[Structured object records]

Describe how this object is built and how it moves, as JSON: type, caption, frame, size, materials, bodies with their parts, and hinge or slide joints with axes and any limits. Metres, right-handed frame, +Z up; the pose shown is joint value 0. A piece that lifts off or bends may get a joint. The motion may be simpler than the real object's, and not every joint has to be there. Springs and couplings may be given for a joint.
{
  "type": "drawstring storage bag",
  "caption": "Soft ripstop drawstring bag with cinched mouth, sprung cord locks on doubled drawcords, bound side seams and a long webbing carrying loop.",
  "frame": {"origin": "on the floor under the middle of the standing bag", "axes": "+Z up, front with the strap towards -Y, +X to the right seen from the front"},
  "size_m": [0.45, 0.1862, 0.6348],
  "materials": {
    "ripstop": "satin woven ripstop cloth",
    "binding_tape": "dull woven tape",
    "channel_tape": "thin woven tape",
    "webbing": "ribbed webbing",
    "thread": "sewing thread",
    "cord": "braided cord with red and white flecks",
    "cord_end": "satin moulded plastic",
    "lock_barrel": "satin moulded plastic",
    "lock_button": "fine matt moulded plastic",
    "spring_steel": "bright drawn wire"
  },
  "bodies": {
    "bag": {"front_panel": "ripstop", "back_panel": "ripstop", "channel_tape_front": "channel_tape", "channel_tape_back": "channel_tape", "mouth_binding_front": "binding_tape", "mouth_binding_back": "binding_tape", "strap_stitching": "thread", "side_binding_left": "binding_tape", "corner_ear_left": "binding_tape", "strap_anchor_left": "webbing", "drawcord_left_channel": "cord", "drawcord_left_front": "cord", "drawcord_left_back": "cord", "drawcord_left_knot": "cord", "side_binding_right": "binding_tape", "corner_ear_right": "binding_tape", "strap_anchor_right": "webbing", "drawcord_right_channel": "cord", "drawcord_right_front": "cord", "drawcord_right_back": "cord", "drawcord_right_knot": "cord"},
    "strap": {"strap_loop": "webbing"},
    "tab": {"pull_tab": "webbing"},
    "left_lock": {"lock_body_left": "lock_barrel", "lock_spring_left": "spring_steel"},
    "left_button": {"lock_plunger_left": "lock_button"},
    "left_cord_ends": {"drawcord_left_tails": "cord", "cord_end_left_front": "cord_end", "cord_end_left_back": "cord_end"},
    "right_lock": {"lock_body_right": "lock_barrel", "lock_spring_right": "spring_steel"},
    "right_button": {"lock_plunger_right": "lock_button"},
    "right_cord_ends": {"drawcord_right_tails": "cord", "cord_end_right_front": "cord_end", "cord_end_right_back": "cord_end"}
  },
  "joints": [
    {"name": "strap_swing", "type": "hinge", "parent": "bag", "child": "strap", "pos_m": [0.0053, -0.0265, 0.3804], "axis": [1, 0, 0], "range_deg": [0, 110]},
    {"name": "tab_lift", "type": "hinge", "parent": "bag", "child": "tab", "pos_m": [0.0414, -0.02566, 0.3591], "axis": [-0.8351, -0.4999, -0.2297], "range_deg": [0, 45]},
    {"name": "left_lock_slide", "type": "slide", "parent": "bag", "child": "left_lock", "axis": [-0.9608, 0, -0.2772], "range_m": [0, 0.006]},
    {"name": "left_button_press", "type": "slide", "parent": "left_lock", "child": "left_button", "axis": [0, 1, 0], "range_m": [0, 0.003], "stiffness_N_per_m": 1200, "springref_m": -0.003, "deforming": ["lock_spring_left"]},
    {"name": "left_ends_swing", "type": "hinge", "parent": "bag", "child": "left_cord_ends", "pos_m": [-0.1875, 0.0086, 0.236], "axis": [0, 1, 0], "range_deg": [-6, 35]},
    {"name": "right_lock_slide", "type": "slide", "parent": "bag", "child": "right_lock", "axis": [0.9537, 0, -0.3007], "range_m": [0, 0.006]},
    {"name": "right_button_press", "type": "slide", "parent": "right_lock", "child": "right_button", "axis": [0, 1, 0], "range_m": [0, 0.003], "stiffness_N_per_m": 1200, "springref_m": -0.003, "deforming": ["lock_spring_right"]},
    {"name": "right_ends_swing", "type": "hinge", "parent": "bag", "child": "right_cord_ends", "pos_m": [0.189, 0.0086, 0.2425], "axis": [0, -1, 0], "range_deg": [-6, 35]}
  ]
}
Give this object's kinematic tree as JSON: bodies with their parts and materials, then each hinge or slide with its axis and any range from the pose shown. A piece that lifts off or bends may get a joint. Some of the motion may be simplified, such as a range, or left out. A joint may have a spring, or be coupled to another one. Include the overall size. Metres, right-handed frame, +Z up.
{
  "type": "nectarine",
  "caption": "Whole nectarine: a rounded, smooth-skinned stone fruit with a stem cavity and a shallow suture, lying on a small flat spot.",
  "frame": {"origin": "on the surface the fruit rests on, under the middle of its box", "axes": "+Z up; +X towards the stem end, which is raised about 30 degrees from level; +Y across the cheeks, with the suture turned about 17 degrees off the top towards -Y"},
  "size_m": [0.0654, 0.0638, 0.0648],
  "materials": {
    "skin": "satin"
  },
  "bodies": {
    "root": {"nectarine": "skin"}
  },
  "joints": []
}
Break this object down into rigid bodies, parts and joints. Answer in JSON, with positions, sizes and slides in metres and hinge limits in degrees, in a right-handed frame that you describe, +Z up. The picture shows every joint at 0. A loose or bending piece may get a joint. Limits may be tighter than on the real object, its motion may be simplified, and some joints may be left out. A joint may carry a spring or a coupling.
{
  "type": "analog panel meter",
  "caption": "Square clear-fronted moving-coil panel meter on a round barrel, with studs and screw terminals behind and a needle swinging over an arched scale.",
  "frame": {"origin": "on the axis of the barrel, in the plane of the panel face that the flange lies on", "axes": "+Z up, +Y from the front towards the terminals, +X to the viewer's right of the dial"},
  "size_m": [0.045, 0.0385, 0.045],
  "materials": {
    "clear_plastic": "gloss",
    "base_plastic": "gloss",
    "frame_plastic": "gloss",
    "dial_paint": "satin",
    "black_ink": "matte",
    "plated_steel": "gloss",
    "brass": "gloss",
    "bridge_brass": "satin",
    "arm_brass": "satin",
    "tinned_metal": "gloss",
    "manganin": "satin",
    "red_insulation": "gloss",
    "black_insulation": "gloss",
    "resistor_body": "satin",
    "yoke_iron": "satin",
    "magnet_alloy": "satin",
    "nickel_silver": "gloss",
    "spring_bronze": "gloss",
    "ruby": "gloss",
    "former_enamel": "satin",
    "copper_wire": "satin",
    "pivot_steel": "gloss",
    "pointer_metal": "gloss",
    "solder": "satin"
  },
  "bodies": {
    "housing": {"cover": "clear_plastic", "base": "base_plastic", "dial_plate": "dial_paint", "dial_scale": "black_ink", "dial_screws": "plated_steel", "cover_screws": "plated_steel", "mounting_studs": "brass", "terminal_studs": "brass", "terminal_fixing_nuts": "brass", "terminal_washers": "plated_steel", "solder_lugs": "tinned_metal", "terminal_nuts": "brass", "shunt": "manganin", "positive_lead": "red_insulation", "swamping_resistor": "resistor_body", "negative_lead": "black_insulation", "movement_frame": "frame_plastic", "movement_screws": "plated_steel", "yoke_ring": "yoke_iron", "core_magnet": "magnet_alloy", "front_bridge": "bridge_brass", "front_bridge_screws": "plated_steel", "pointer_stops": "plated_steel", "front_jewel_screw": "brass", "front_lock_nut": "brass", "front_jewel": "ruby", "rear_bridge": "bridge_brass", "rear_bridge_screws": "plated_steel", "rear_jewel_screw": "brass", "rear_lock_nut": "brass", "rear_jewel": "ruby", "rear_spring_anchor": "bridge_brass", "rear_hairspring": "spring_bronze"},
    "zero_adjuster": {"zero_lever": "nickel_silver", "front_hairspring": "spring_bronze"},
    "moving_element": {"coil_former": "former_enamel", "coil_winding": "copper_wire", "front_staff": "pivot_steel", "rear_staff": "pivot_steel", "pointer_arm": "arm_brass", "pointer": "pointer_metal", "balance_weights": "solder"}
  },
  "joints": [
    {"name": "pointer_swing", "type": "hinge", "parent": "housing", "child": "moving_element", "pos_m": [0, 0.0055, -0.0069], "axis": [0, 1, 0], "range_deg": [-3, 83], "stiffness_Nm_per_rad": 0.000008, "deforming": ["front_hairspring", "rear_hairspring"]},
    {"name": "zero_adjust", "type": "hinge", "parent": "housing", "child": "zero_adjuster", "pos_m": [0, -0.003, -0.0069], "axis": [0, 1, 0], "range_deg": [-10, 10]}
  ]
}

#### WHAT IS NEEDED:
Only the number is wanted: how many lines above include the word "degrees"?

#### EXERCISE RESPONSE:
2